Problem: Quote the full listing word for word.

Supplied data:
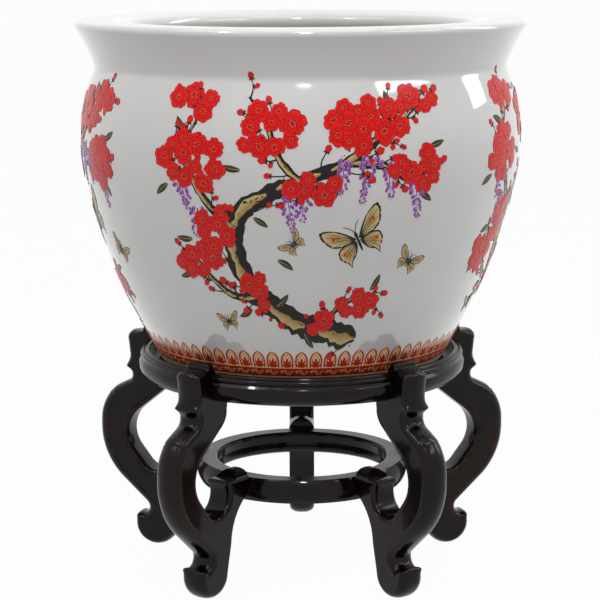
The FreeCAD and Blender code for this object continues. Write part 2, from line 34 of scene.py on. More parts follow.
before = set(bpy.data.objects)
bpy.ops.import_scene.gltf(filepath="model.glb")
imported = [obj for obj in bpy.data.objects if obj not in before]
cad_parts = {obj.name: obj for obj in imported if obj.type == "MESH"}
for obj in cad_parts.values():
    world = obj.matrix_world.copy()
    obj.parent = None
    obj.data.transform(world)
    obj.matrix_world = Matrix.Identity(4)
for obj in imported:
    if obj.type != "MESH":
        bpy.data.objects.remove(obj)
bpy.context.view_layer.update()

MM = 0.001
STAND = "stand"
BOWL = "bowl"


# ---- sizes

LEG_COUNT = 5
LEG_PITCH = 360.0 / LEG_COUNT
LEG_HALF = 15.5
BACK = 90.0

BOWL_BASE = 246.3
RIM_TOP = 631.0
BELLY_ROUND = 210.0
SIDE_ROUND = 620.0
BELLY = (39.0, 497.0)
SIDE_X = -362.85
SIDE_Z = 579.01
NECK_Z = 583.0
FLARE_ROUND = 180.0
FLARE = (403.2, 523.0)
BLEND_Z = 455.0
CREASE_ROUND = 10.0

PRONG_TOP = 137.0
PRONG_R = 160.0
ARCH_BASE = PRONG_TOP - LEG_HALF
CUFF = (238.2, 186.0)
CUT_REACH = 14.0

PAINT_R = 245.0
SUNK = -0.3


# ---- outlines

CONVEX = 1
CONCAVE = -1
Anchor = namedtuple("Anchor", "x z radius turn depth width bead")
Sample = namedtuple("Sample", "x z nx nz depth width bead")


def convex(x, z, radius, depth=0.5, width=0.5, bead=0.0):
    return Anchor(x, z, radius, CONVEX, depth, width, bead)


def concave(x, z, radius, depth=0.5, width=0.5, bead=0.0):
    return Anchor(x, z, radius, CONCAVE, depth, width, bead)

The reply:
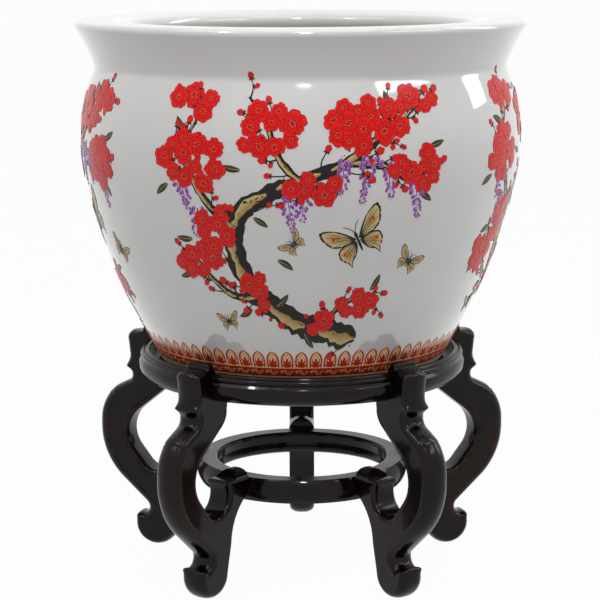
The FreeCAD and Blender code for this object continues. Write part 2, from line 34 of scene.py on. More parts follow.
before = set(bpy.data.objects)
bpy.ops.import_scene.gltf(filepath="model.glb")
imported = [obj for obj in bpy.data.objects if obj not in before]
cad_parts = {obj.name: obj for obj in imported if obj.type == "MESH"}
for obj in cad_parts.values():
    world = obj.matrix_world.copy()
    obj.parent = None
    obj.data.transform(world)
    obj.matrix_world = Matrix.Identity(4)
for obj in imported:
    if obj.type != "MESH":
        bpy.data.objects.remove(obj)
bpy.context.view_layer.update()

MM = 0.001
STAND = "stand"
BOWL = "bowl"


# ---- sizes

LEG_COUNT = 5
LEG_PITCH = 360.0 / LEG_COUNT
LEG_HALF = 15.5
BACK = 90.0

BOWL_BASE = 246.3
RIM_TOP = 631.0
BELLY_ROUND = 210.0
SIDE_ROUND = 620.0
BELLY = (39.0, 497.0)
SIDE_X = -362.85
SIDE_Z = 579.01
NECK_Z = 583.0
FLARE_ROUND = 180.0
FLARE = (403.2, 523.0)
BLEND_Z = 455.0
CREASE_ROUND = 10.0

PRONG_TOP = 137.0
PRONG_R = 160.0
ARCH_BASE = PRONG_TOP - LEG_HALF
CUFF = (238.2, 186.0)
CUT_REACH = 14.0

PAINT_R = 245.0
SUNK = -0.3


# ---- outlines

CONVEX = 1
CONCAVE = -1
Anchor = namedtuple("Anchor", "x z radius turn depth width bead")
Sample = namedtuple("Sample", "x z nx nz depth width bead")


def convex(x, z, radius, depth=0.5, width=0.5, bead=0.0):
    return Anchor(x, z, radius, CONVEX, depth, width, bead)


def concave(x, z, radius, depth=0.5, width=0.5, bead=0.0):
    return Anchor(x, z, radius, CONCAVE, depth, width, bead)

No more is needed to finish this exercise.